Imagine if there were no search engines on the internet? It’s hard to even imagine what the internet would be like, but for one thing, it would be nothing like what it is now.
To get even the slightest grasp of the idea, imagine if libraries had no book catalogues. No, wait for it… and now imagine if all the all the books were shelved in pure random. I haven’t finished. Now imagine instead of shelves books were lying all over the floor at varying distances from each other. Okay now imagine there’s a fog and you can only see a few meters in front of you. The only really upside is that you can teleport.
That’s the power of the search engines of today that we so easily take for granted. They map the internet and provide us with the information we want from around the world straight to our screen at the click of a button.
It’s no surprise people joke about wanting Google in their house to find their keys and remotes. Information is a unique resource, unlike oil, water, energy or power, it is forever, it grows exponentially, there’s always demand, and thanks to the internet transportation is fast and cheap.

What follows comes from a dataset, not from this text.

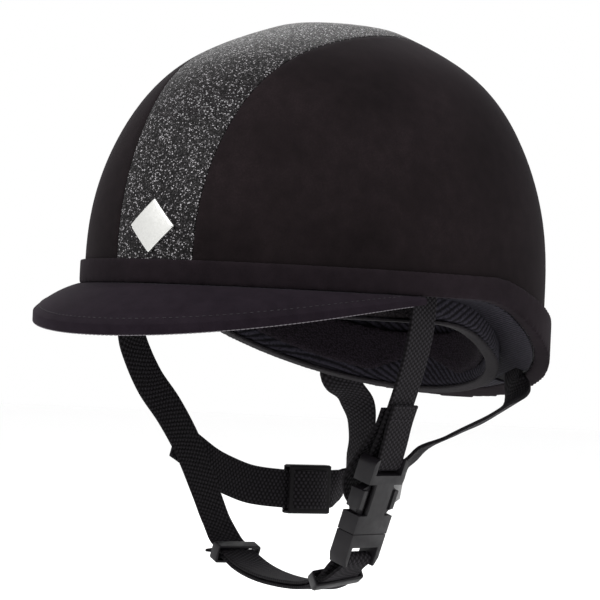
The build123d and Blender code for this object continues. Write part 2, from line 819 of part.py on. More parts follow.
# Prongs of the plug: spring arms with a catch and a pad that is squeezed through each window
prong_root = -socket_length + play / 2
catch_level = -window_top - window_length + play
pad_top = prong_root + prong_length - prong_tip
for side, name in ((-1, "buckle_prong_front"), (1, "buckle_prong_rear")):
    with BuildPart() as prong:
        with BuildSketch(buckle_plane.offset(-prong_depth / 2)):
            Polygon(
                (side * prong_inner, prong_root),
                (side * (prong_inner + prong_width), prong_root),
                (side * (prong_inner + prong_width), catch_level),
                (side * (throat_half_width + catch_reach), catch_level),
                (side * (half_width + catch_reach / 2), catch_level + prong_tip),
                (side * (half_width + catch_reach / 2), pad_top),
                (side * (prong_inner + prong_width / 2), prong_root + prong_length),
                (side * prong_inner, prong_root + prong_length),
                align=None,
            )
        extrude(amount=prong_depth)
        with BuildSketch(buckle_plane.offset(-pad_depth / 2)):
            Polygon(
                (side * (half_width - pad_width), catch_level + buckle_wall),
                (side * half_width, catch_level + prong_tip),
                (side * (half_width + catch_reach / 2), catch_level + prong_tip),
                (side * (half_width + catch_reach / 2), pad_top),
                (side * (half_width - pad_width), pad_top),
                align=None,
            )
        extrude(amount=pad_depth)
    prong.part.label = name
    export_step(prong.part, f"parts/{name}.step")

# Rear strap on the left: from the nape to a small clip behind the buckle
nape_out = Vector(cos(radians(nape_axis_turn)), sin(radians(nape_axis_turn)), 0)
nape_face = Vector(nape_anchor_x, nape_anchor_y, 0) + nape_out * (webbing_thickness / 2)
nape_drops = (-strap_end, 0, strap_end, 2 * strap_end, nape_exit_drop)
clip_run = unit((0.15, 0.85, 0.5))
clip_across = (0.45, -0.55, 0.7)
clip_middle = Vector(53.0, -20.0, -97.0)
left_rear_route = [
    ((nape_face.X, nape_face.Y, nape_anchor_z - drop), (nape_out.Y, -nape_out.X, 0)) for drop in nape_drops
] + [
    ((58.5, 81.0, -53.0), (0.88, -0.4, 0.3)),
    ((64.0, 68.0, -58.0), (0.85, -0.1, 0.45)),
    ((67.0, 50.0, -62.0), (0.85, -0.2, 0.48)),
    ((67.5, 27.5, -68.4), (0.88, -0.28, 0.38)),
    ((64.0, 3.5, -76.5), (0.86, -0.38, 0.32)),
    ((57.5, -8.0, -84.5), (0.68, -0.5, 0.53)),
    (tuple(clip_middle + clip_run * 6), clip_across),
    (tuple(clip_middle + clip_run * 2), clip_across),
]
rear_strap_left = joined(ribbon(left_rear_route, last=4), ribbon(left_rear_route, first=3)) - rivet_cut(anchors[2])
rear_strap_left.label = "rear_strap_left"
export_step(rear_strap_left, "parts/rear_strap_left.step")

# Short tab on the left: sewn inside the front strap, folded back behind the buckle to the clip
left_tab_route = [
    ((73.0, -48.0, -60.6), (0, 1, 0)),
    ((69.4, -48.0, -69.8), (0, 1, 0)),
    ((62.6, -49.0, -80.0), (0, 1, 0)),
    ((55.2, -49.0, -89.0), (0.1, 0.93, 0.28)),
    ((50.5, -43.0, -96.0), (0.2, 0.6, 0.77)),
    ((51.5, -34.0, -101.5), (0.2, -0.2, 0.95)),
    (tuple(clip_middle - clip_run * 6), clip_across),
    (tuple(clip_middle - clip_run * 2), clip_across),
]
rear_tab_left = ribbon(left_tab_route)
rear_tab_left.label = "rear_tab_left"
export_step(rear_tab_left, "parts/rear_tab_left.step")
clip_route = [
    (tuple(clip_middle - clip_run), clip_across),
    (tuple(clip_middle), clip_across),
    (tuple(clip_middle + clip_run), clip_across),
]
rear_clip_left = keeper(clip_route, 1, 0, clip_width, clip_depth, clip_length)
rear_clip_left.label = "rear_clip_left"
export_step(rear_clip_left, "parts/rear_clip_left.step")

# Rear strap on the right: sewn on the front strap, through a slider, then up to the nape
slider_run = unit((0.38, 0.92, 0))
slider_across = (0, 0, 1)
slider_middle = Vector(-62.0, 74.0, -107.8)
right_tab_route = [
    ((-81.9, -13.7, -82.6), (-0.08, 0.435, 0.897)),
    ((-80.6, 0.7, -89.5), (-0.08, 0.435, 0.897)),
    ((-79.0, 13.0, -96.5), (0, 0.35, 0.94)),
    ((-77.5, 28.5, -102.0), (0, 0.25, 0.97)),
    ((-74.5, 43.0, -105.9), (0, 0.15, 0.99)),
    (tuple(slider_middle - slider_run * (slider_length / 2)), slider_across),
    (tuple(slider_middle - slider_run * 3), slider_across),
]
rear_tab_right = ribbon(right_tab_route)
rear_tab_right.label = "rear_tab_right"
export_step(rear_tab_right, "parts/rear_tab_right.step")
slider_route = [
    (tuple(slider_middle - slider_run), slider_across),
    (tuple(slider_middle), slider_across),
    (tuple(slider_middle + slider_run), slider_across),
]
rear_slider_right = keeper(slider_route, 1, 0, slider_width, slider_depth, slider_length)
rear_slider_right.label = "rear_slider_right"
export_step(rear_slider_right, "parts/rear_slider_right.step")
right_rear_route = [
    (tuple(slider_middle + slider_run * 3), slider_across),
    (tuple(slider_middle + slider_run * (slider_length / 2)), slider_across),
    ((-56.4, 95.5, -105.4), (0.35, -0.3, 0.88)),
    ((-55.4, 103.8, -97.8), (0.75, -0.45, 0.5)),
    ((-54.0, 107.8, -87.0), (0.92, -0.38, 0)),
    ((-52.0, 107.0, -74.0), (0.97, -0.2, 0)),
    ((-51.5, 100.0, -60.0), (0.97, 0.2, 0)),
    ((-53.0, 89.5, -52.0), (0.86, 0.5, 0)),
] + [
    ((-nape_face.X, nape_face.Y, nape_anchor_z - drop), (nape_out.Y, nape_out.X, 0))
    for drop in reversed(nape_drops)
]
flat_start = len(right_rear_route) - 3
rear_strap_right = joined(
    ribbon(right_rear_route, last=flat_start + 1), ribbon(right_rear_route, first=flat_start)
) - rivet_cut(anchors[3])
rear_strap_right.label = "rear_strap_right"
export_step(rear_strap_right, "parts/rear_strap_right.step")
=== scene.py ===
# %% [markdown]
# A riding helmet in front of white paper. Dark suede covers its sides, a strip of glitter cloth runs over
# the crown, a padded band follows the rim, and a webbing harness hangs from four rivets and closes with a
# side-release buckle.
#
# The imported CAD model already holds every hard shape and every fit. This lesson dresses it: finishes for
# cloth and plastic, padding with soft rolls, woven straps that bend, and the thread in the seams.

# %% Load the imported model
import math

import bpy
from mathutils import Matrix, Vector


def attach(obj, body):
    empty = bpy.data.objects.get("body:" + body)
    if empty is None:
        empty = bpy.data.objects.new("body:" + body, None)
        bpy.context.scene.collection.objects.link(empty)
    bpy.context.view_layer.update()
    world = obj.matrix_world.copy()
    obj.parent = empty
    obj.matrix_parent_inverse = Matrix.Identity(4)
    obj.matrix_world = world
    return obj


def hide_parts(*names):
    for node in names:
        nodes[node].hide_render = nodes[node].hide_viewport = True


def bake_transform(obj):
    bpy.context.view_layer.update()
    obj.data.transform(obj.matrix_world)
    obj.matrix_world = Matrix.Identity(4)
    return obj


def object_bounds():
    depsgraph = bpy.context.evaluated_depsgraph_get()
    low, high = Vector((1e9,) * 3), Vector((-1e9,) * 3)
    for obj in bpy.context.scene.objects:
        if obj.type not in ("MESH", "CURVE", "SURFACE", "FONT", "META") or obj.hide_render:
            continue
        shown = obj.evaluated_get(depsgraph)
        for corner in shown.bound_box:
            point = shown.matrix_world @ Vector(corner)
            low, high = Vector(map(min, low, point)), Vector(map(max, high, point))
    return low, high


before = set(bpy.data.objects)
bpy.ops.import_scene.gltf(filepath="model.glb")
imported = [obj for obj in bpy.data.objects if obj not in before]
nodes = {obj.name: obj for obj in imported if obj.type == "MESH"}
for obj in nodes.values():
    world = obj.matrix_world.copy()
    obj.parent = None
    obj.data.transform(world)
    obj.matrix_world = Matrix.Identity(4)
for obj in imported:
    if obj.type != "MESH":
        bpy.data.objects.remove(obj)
cad_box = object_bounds()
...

The prospect of teleporting about in a psychotic grand library of low visibility randomness is off-putting for many of you. But as a self-confessed note junkie who takes invaluable notes in sync with an endless stream of thoughts, I live in such a world.
The thing with note taking is that you’re materialising thoughts onto paper with pen to avoid them fading away into oblivion. What’s ironic is that my notes, having been externalised, share a similar fate. It really hurts when I find notes from eras past to discover epiphanies and contemplation beyond imagination. To know it got onto the life raft of a failing memory to only drift away forever abandoned.
I am in a desperate need needed a customised system of note taking that is both easy and sustainable. And so I have my first project on this site.